Это его встревожило. Он сделал несколько шагов назад, потом еще, рассмотрел здание как следует и вдруг понял, что уже тут бывал. В семидесятых. На месте ресторана раньше было что-то вроде общественного центра, возможно открытого кем-то из бывших «черных пантер», где оказывали юридическую помощь. Открытая планировка офиса с порога позволяла понять, что тут все такие же, как ты. Здесь помогали заполнять заявления на продуктовые карточки и другие государственные программы, разобраться в пугающих бюрократических хитросплетениях. Он тогда еще работал в «Горизонте», значит, на дворе были семидесятые. Последний этаж, середина лета, сломанный лифт. Тяжкое восхождение по ступенькам, выложенным черно-белой шестиугольной плиткой, до того истертым множеством подошв, что казалось, будто они улыбаются – с дюжину улыбок на каждый пролет.
Ну точно: тогда еще умерла одна пожилая дама. Ее сын нанял грузчиков, чтобы запаковать вещи и перевезти к нему в дом на Лонг-Айленде, где пожитки затащили в подвал и компактно распихали между бойлером и ворохом новеньких удочек. Там они и пролежат до смерти сына, когда уже его дети станут ломать голову, что делать с этими вещами, и все начнется по новой. Семья самостоятельно запаковала половину вещей дамы – и сошла с дистанции: со стороны всегда заметно, когда людей искренне ужасает размах предстоящих дел. Его память сохранила немало сцен этого дня: изнурительные подъемы и спуски по лестнице, мокрые от пота горизонтовские футболки, плотно закрытые окна, хранящие тяжелый запах одиночества и смерти, пустые шкафчики. Кровать, на которой умерла хозяйка квартиры: постельное белье сорвали, оставив только матрас в сине-белую полоску с пятнами ее выделений.
– Матрас тоже берем?
– Нет, матрас оставляем.
Видит бог, в те дни его страшила такая смерть. Когда никто и не узнает, что тебя больше нет, пока вонь не встревожит соседей и раздраженный комендант не впустит в квартиру копов. Но раздражение рассеется, как только он увидит тело, а потом на свет всплывет ладно скроенная биография покойного: не забирал вовремя почту, а однажды обругал милую старушку-соседку и даже поклялся потравить ее кошек. Умереть одному в своей старой квартире, напоследок подумав… О Никеле. Никель будет преследовать его до конца – пока не лопнет сосуд в голове и не замрет навек сердце – и не оставит его после. Может, Никель и есть та самая загробная жизнь, что ждет его впереди, и в ней тоже будет Белый дом у подножия холма, бесконечная овсянка, неизбывное братство сломленных мальчишек. Он уже много лет не думал о таком исходе – схоронил эти мысли в коробке и поставил ее в свой собственный подвал, между бойлером и забытыми удочками. По соседству с остальным наследием прошлого. Он давно перестал раскрашивать эту фантазию яркими красками. Не потому, что в его жизни появился кто-то. А потому, что этим кем-то была Милли. Она зашлифовала все болезненные углы. Он надеялся, что сумел отплатить ей той же монетой.
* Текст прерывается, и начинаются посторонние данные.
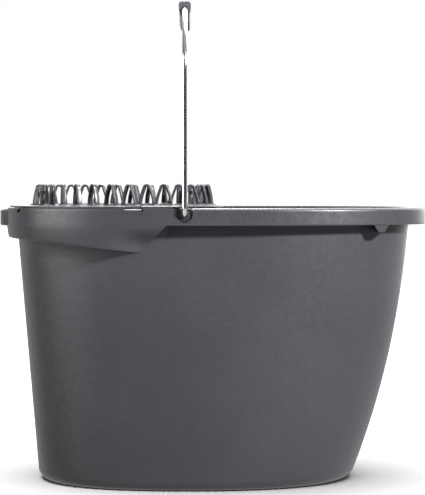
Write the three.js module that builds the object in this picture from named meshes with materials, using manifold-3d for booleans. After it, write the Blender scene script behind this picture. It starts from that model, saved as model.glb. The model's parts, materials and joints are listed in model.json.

На него накатили чувства – захотелось купить ей цветов, как в ту пору, когда они только начали встречаться. С того дня, как он впервые ее увидел на благотворительном вечере в Хейл-Хаусе, когда она заполняла лотерейные билеты своим аккуратным почерком, минуло уже восемь лет. Так ведь и поступают нормальные мужья – покупают цветы без повода? Он уже столько лет назад вырвался из той школы, а все еще ежедневно тратил немало времени на то, чтобы разгадать повадки нормальных людей. Тех, у кого было счастливое детство, трехразовое питание, поцелуй перед сном, тех, кто понятия не имел о Белом доме, Закоулке влюбленных и белых окружных судьях, приговаривающих тебя к аду.
Она опаздывала. Если поторопиться, еще можно добежать до Бродвея и купить дешевый букетик в корейском магазинчике, пока она не пришла.
– За что это? – спросит она.
За то, что ты и есть мой вольный мир.
Надо было подумать о цветах раньше – когда он проходил мимо магазинчика по соседству с офисом или когда поднимался из метро, потому что ровно в ту секунду она сказала: «Вот он где, мой красавчик-муж», и вечернее свидание началось.
Глава шестнадцатая
Отцы учили их, как приструнить рабов, передавая это жестокое искусство, точно фамильную ценность. Оторви его от семьи, лупи его плетью до тех пор, пока он не будет помнить лишь плеть, закуй в цепи, чтобы он знал лишь цепь. Денек в железном карцере, где мозги так и плавятся, как на солнцепеке, – хороший способ вразумить, – как и темная камера, застрявшая во мраке вне времени.